We're estimating around a 15% return on his initial investments.
So if you take the $19 million that he's put into all these different companies and multiply it by the 1.15 we're estimating is his return — it looks like the total return from all these investments will be around $69 million dollars.
If you take out his original $19 million dollar investment, it means he's made almost $50 million dollars in the past 10 years for an average yearly return of $5 million dollars from his Shark Tank investments.
And being on the show is also amazing publicity for him as a public figure! How did you hear about Mark Cuban?
Yeah, probably from Shark Tank.
So if you take the math from his salary plus the return on his investments, it's over $6 million dollars a year! And it's amazing how Mark has gone from his first business selling computers then he got into Broadcast and sold it into Yahoo and now he’s working with such an amazing array of companies…
I want to be like Mark.
This is nuts!!
So Mark Cuban does not play with the stock market much anymore, but he's actually massively invested in two companies that have blown up since his initial investments.
So what is his actual investment strategy?
This is beautiful and something that I think we can all learn from — he sticks with companies he believes in.
So he's owned 2 companies:
Let's do some math just to see how much he made in 2020 from Amazon stocks…
At the beginning of 2020 it was $1800 dollars a share, at the end of 2020 it was $3200 dollars so about $1400 dollars increase or 177%.
600,000 shares x $1400 increase = $840 million
I think I made like $40 dollars.
I suck at investing, this is not financial advice — I'm likely the only guy who bought Blockbuster shares (yeah, go figure) so I've started only investing in companies I personally use and can see being around for at least 10 years.
But for me I think the beauty of what Mark is doing is he’s making a lot of really wild investments with angel investing — because those are either going to be home runs or they're going to be total flops — and with the stock market he's doing consolidation.
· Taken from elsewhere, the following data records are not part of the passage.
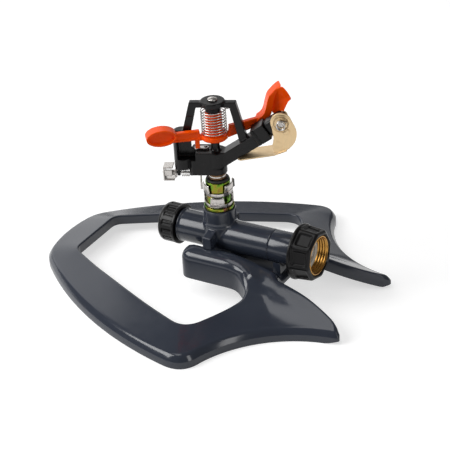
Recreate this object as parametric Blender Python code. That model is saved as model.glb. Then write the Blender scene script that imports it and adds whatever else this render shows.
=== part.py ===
"""Impulse sprinkler on a sled base, one object for each piece.

Metres, +Z up. The model hangs from a rig whose Z axis is the axis the head turns on.
Local frames are empties: the head, the barrel, the impact arm and the hose line.
"""

import math

import bmesh
import bpy
from mathutils import Matrix, Vector
from mathutils.geometry import delaunay_2d_cdt

# Clearance between pieces that touch, and between pieces that turn in each other
SEAT = 0.0003
RUN = 0.0004

# Sled base, plan sizes from the head axis
NOSE_REACH = 0.1470
NOSE_HALF_WIDTH = 0.0340
NOSE_BOW = 0.0055
SIDE_BOW = 0.0158
WING_REACH = 0.0370
WING_HALF_WIDTH = 0.1247
WAIST_BOW = 0.0207
TAIL_REACH = 0.1215
TAIL_SPREAD = 0.0455
TAIL_END_WIDTH = 0.0063
TAIL_END_SLANT = 0.0023
TAIL_BOW = 0.0034
NOTCH_REACH = 0.0580
NOTCH_HALF_WIDTH = 0.0215
OPENING_NOSE = 0.1170
OPENING_NOSE_HALF = 0.0275
OPENING_WING_REACH = 0.0195
OPENING_WING_HALF = 0.0910
OPENING_BOW = 0.0034
POCKET_REACH = 0.0450
POCKET_HALF = 0.0410
ARM_END = 0.0210
ARM_HALF = 0.0310

# Sled base, heights and wall
BASE_WALL = 0.0026
RIM_HEIGHT = 0.0040
CREASE_HEIGHT = 0.0105
CREASE_INSET = 0.0045
RING_HEIGHT = 0.0156
ARM_TOP = 0.0385
ARM_SHOULDER = 0.0082
ARM_DROP_START = 0.0200
TAIL_TIP_HEIGHT = 0.0110
TAIL_LIFT = 0.0025
TAIL_LIFT_LENGTH = 0.0120
TROUGH_FLOOR = 0.0240
TROUGH_HALF = 0.0190
TROUGH_SLOPE = 0.0075
RING_SKIRT = 0.0081
TAIL_SKIRT = 0.0112
SADDLE_LENGTH = 0.0060
SADDLE_HALF = 0.0090

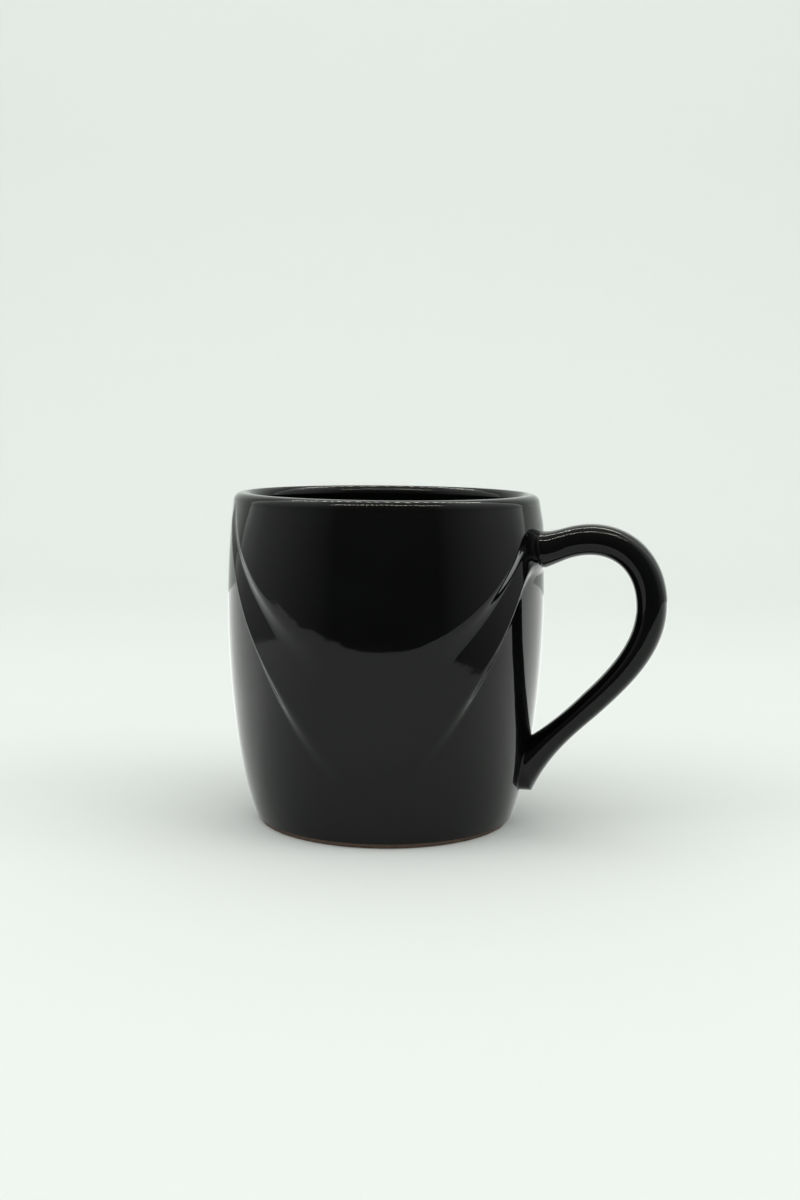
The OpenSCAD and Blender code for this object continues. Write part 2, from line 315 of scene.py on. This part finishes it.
def hollow_outline(depth, fine=1):
    """The hollow from the floor's centre up to the crest, set in from the clay."""
    lip_r = CLAY_LIP_R + depth
    corner_x = float(hollow_r(CORNER_Z)) - INNER_CORNER_R
    lip_end = 180 - math.degrees(math.asin((CLAY_H + depth - INNER_ARC_Z) / lip_r))
    floor_r = np.linspace(0, corner_x, HOLLOW_FLOOR * fine, endpoint=False)
    wall_z = np.linspace(CORNER_Z, INNER_ARC_Z, HOLLOW_WALL * fine, endpoint=False)
    bottom = [(r, FLOOR_Z + depth) for r in floor_r]
    corner = arc(corner_x, CORNER_Z, INNER_CORNER_R - depth, -90, 0, HOLLOW_CORNER * fine)[:-1]
    wall = [(float(hollow_r(z)) - depth, z) for z in wall_z]
    lip = arc(CREST_R, INNER_ARC_Z, lip_r, 180, lip_end, HOLLOW_LIP * fine)
    return bottom + corner + wall + lip


# ------------------------------------------------------------------ handle
def curve_at(c, t):
    s = 1 - t
    return s**3 * c[0] + 3 * s * s * t * c[1] + 3 * s * t * t * c[2] + t**3 * c[3]


def curve_dir(c, t):
    s = 1 - t
    return s * s * (c[1] - c[0]) + 2 * s * t * (c[2] - c[1]) + t * t * (c[3] - c[2])


def pair(x, z):
    return np.array([float(x), float(z)])


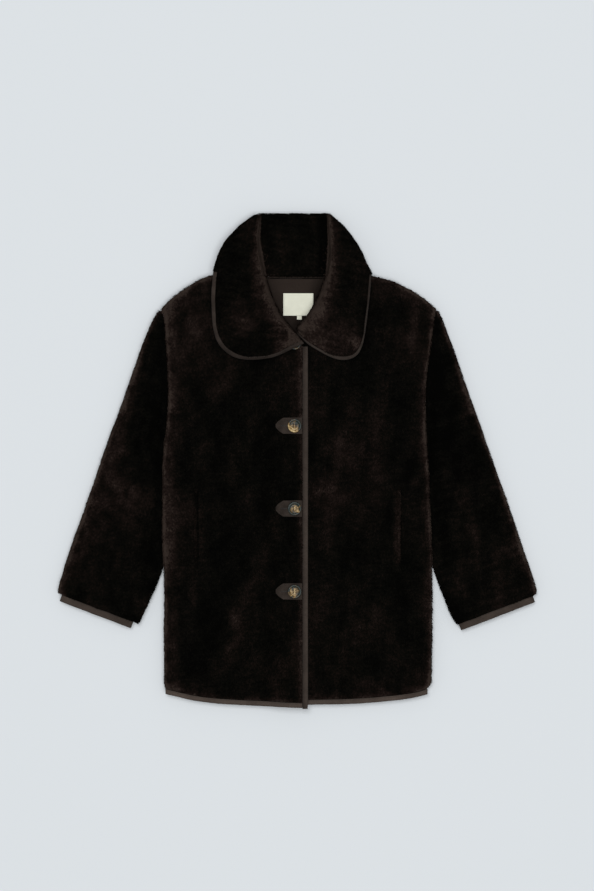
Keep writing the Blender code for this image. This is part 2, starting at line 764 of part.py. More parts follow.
def make_patch(number):
    """A blunt-pointed patch round a buttonhole, raised off the front's own points."""
    centre_y = BUTTON_TOP_Y - BUTTON_PITCH * number
    outline = [(BUTTON_X + x, half) for x, half in PATCH_OUTLINE]
    outline.append((PATCH_RIGHT_END, PATCH_OUTLINE[-1][1]))
    rows = []
    for sign in (1, -1):
        rows.append([(x, centre_y + sign * half, right_front_top(x) + SEAM_GAP) for x, half in outline])
    upper = [[(x, y, z + SUEDE_WALL) for x, y, z in row] for row in rows]
    wall(f"patch_{number}", upper, rows, suede)


# ---- Buttons
def button_shape():
    """A dished four-hole button: its profile is turned, then the holes are cut through."""
    radius = BUTTON_RADIUS * MM
    height = BUTTON_THICKNESS * MM
    profile = (
        # share of the radius, share of the height
        (0.0, 0.66),
        (0.60, 0.68),
        (0.74, 0.96),
        (0.86, 1.0),
        (0.97, 0.80),
        (1.0, 0.50),
        (0.93, 0.18),
        (0.80, 0.0),
        (0.0, 0.0),
    )
    outline = bpy.data.meshes.new("button_profile")
    points = [(radius * across, 0.0, height * up) for across, up in profile]
    outline.from_pydata(points, [(index, index + 1) for index in range(len(points) - 1)], [])
    turned_button = bpy.data.objects.new("button_profile", outline)
    cutters.objects.link(turned_button)
    screw = turned_button.modifiers.new("Turn", "SCREW")
    screw.steps = 28
    screw.render_steps = 28
    screw.use_merge_vertices = True
    screw.merge_threshold = 0.00001
    screw.use_normal_calculate = True

    holes = bmesh.new()
    for x, y in ((1, 1), (-1, 1), (-1, -1), (1, -1)):
        made = bmesh.ops.create_cone(
            holes,
            cap_ends=True,
            segments=8,
            radius1=BUTTON_HOLE_RADIUS * MM,
            radius2=BUTTON_HOLE_RADIUS * MM,
            depth=3 * height,
        )
        shift = (x * BUTTON_HOLE_SPACING * MM, y * BUTTON_HOLE_SPACING * MM, height / 2)
        bmesh.ops.translate(holes, verts=made["verts"], vec=shift)
    hole_mesh = bpy.data.meshes.new("button_holes")
    holes.to_mesh(hole_mesh)
    holes.free()
    cutter = bpy.data.objects.new("button_holes", hole_mesh)
    cutters.objects.link(cutter)
    cut = turned_button.modifiers.new("Holes", "BOOLEAN")
    cut.object = cutter
    cut.solver = "EXACT"

    bpy.context.view_layer.update()
    evaluated = turned_button.evaluated_get(bpy.context.evaluated_depsgraph_get())
    shape = bpy.data.meshes.new_from_object(evaluated)
    bpy.data.objects.remove(turned_button)
    bpy.data.objects.remove(cutter)
    return shape


def make_buttons():
    shape = button_shape()
    on_front = right_front_top(BUTTON_X) + SEAM_GAP
    for number in range(4):
        # the one under the collar has no patch that shows, the others stand on theirs
        height = on_front if number == 0 else on_front + SUEDE_WALL + SEAM_GAP
        button = show(f"button_{number}", shape.copy(), horn)
        button.location = (BUTTON_X * MM, (BUTTON_TOP_Y - BUTTON_PITCH * number) * MM, height * MM)


# ---- Build
for leftover in list(bpy.data.objects):
    bpy.data.objects.remove(leftover)
coat = bpy.data.collections.new("faux_fur_coat")
bpy.context.scene.collection.children.link(coat)
cutters = bpy.data.collections.new("cutters")
bpy.context.scene.collection.children.link(cutters)

fur = finish("dark_brown_fur", (0.012, 0.009, 0.008), 0.9)
tape = finish("brown_tape", (0.036, 0.029, 0.023), 0.8)
suede = finish("brown_suede", (0.030, 0.024, 0.020), 0.9)
satin = finish("cream_satin", (0.60, 0.60, 0.52), 0.6)
horn = finish("horn_plastic", (0.20, 0.13, 0.06), 0.25)

make_back()
make_right_front()
make_left_front()
make_front_binding()
make_sleeve("right")
make_sleeve("left")
make_collar()
make_neck_pieces()
make_pocket_lip("right")
make_pocket_lip("left")
for patch_number in (1, 2, 3):
    make_patch(patch_number)
make_buttons()
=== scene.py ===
import math

import bpy
import numpy as np
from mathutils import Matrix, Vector
from mathutils.bvhtree import BVHTree
from mathutils.kdtree import KDTree


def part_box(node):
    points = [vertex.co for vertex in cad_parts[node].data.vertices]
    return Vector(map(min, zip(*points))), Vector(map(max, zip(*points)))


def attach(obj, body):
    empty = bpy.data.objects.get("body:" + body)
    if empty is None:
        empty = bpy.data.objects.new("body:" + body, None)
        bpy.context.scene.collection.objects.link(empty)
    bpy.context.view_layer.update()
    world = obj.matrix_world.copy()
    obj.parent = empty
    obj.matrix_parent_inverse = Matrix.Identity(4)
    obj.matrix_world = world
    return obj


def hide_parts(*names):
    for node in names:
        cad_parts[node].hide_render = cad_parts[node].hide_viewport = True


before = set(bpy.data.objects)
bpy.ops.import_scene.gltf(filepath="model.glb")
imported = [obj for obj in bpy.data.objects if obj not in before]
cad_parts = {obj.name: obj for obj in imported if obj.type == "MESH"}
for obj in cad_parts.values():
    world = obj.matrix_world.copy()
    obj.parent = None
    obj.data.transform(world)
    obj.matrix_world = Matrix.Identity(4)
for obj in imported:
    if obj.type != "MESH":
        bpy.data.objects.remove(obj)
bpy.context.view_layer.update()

# ---- The view. The coat lies on its back on a pale table and is seen from straight above.
# The camera stands far off with a long lens, so that the coat's sides hardly show.
CAMERA_DISTANCE = 5.0
PICTURE_HEIGHT = 1.6929  # what the picture takes in from top to bottom, at that distance
bpy.ops.object.select_all(action="DESELECT")
bpy.ops.object.camera_add(location=(0.0005, 0.0295, 5.02))
camera = bpy.context.object
camera.data.sensor_fit = "VERTICAL"
camera.data.sensor_height = 24.0
camera.data.lens = camera.data.sensor_height * CAMERA_DISTANCE / PICTURE_HEIGHT
bpy.context.scene.camera = camera
bpy.context.scene.view_settings.view_transform = "Standard"

bpy.ops.mesh.primitive_plane_add(size=40.0)
table = bpy.context.object
table.name = "table"
paper = bpy.data.materials.new("pale_paper")
paper.use_nodes = True
shader = paper.node_tree.nodes["Principled BSDF"]
shader.inputs["Base Color"].default_value = (0.700, 0.736, 0.764, 1.0)
shader.inputs["Roughness"].default_value = 0.95
shader.inputs["Specular IOR Level"].default_value = 0.0
table.data.materials.append(paper)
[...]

He's picking two companies and really focusing on them.
I think there's a lot to learn from that.
This is co-founded by him and Todd Wagner who he started Broadcast.com with before they sold it to Yahoo.
This company is a vertically integrated film production and distribution company. So, what does that even mean?
It simply means they buy companies at every step of the movie business — from the production, to the theaters, to the actual streaming platforms.
The annual revenue (not the profit) of all these different properties is around $16 million dollars.
That number might actually seem low to you — only $16 million! — but the media business is a hit or miss business just like the YouTube world! Not every one of our videos blasts off into infinity.
My guess is the same for their business — it doesn't always work out.
One thing to keep in mind about these industries is that sometimes the sexiest industries make a lot less money than you think. So think more boring!!
More boring = more money.
And again, I always remind you guys — be careful about your profit vs. your revenue.
Mark Cuban also does angel investing on top of his Shark Tank investments. He invests aggressively in tech startups.
He’s done over 343 investments over the years and he's had over 77 exits — that's a really impressive track record. Most investors and venture capitalists get a power law return where basically 1 out of 100 do really well, so it's like nothing… nothing… nothing… SOMETHING!
I've invested in maybe 5 companies, and the reality is that only one has ever exited, and that took around 6 years. That's just part of the experience of angel investing.
One really interesting thing Mark’s done that I think you can learn from is if you want to get more deals, if you want to meet more people, a great thing to do is blog or YouTube and just put yourself out there.
It gets you way more interesting opportunities than you could get cold soliciting people that you don't know.
So let's take a look at all of the revenue streams making up Mark Cuban’s net worth.
= $1,275,1000 billion per year
But remember — this is revenue, not profit! And things like his Mavericks ownership and his Amazon stock are asset gains so he hasn't actually collected those monies yet — he hasn't sold them.
So what’s the giant-ass lesson from Mark?
Don’t try to make a quick buck.
I know maybe you saw a Youtube ad that showed up selling you a course, or some guy that says you can get rich overnight — but really, go for the long-term billions.
And remember that Mark started his first business after getting fired from his computer salesman job — so one setback definitely doesn’t define your life.